Write-Output "Downloading Page: $uriForTrainingVideo"
$trainingVideoPageHtml=invoke-webrequest -uri $uriForTrainingVideo
[string]$trainingVideoTitle = $trainingVideoPageHtml.AllElements |
Where-Object { $_.tagName.ToLower().StartsWith("title") } |
Select-Object -ExpandProperty innerText {$_}
$trainingVideoTitle = $trainingVideoTitle.Trim()
[string]$videoMp4Link = $trainingVideoPageHtml.Links | Where-Object
{$_.href.EndsWith(".mp4") -and $_.outerText -eq "MP4"} |
Select-Object -ExpandProperty href {$_}
$urlFileName = $($videoMp4Link.split("/")[-1])
$videoMp4LocalFullName = "$($trainingDestination +"\" +
$(Remove-InvalidFileNameChars $trainingVideoTitle.Replace(" ","-"))).mp4"
if(!(Test-Path ($videoMp4LocalFullName)))
{
Write-Output "Downloading Video: $trainingVideoTitle to $videoMp4LocalFullName"

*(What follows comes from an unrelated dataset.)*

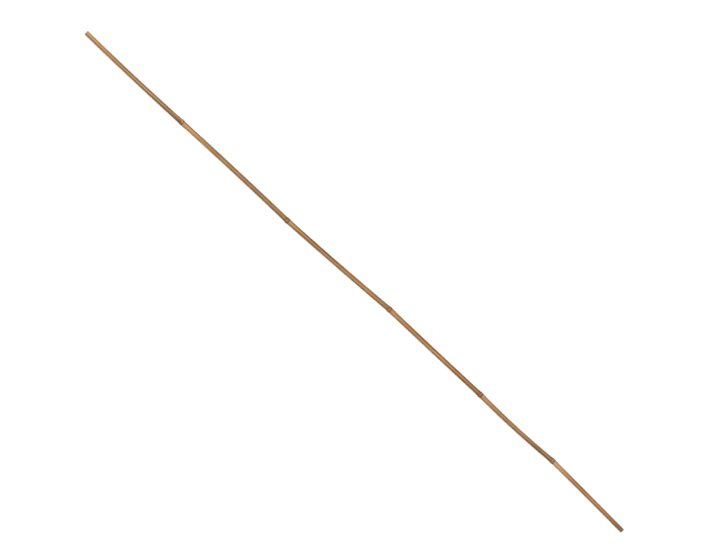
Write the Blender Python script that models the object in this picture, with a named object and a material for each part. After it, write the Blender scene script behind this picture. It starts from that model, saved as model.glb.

Start-BitsTransfer "$videoMp4Link" $videoMp4LocalFullName
}
}
}
}
}
Write-Output "Done"
Configuration
$baseSaveLocation
- Set this to the location you want to save the videos to $certPages
- This is an array of certification page names that you want to download content from, i.e.: for MCSD: Application Lifecycle Management which has a url http://www.microsoft.com/learning/en-us/mcsd-application-lifecycle-management.aspx, the page name would be mcsd-application-lifecycle-management
. Note that you will exclude the extension. $pathToRemoveInvalidFileNameCharsScript
- This can stay the same unless you have placed the first script in a different location from the base location.
Next Steps
The next steps for this script will be to try and get it to download the PowerPoint slides for each video. Currently, you need to be logged in to download slides, so this might not be ready for a while.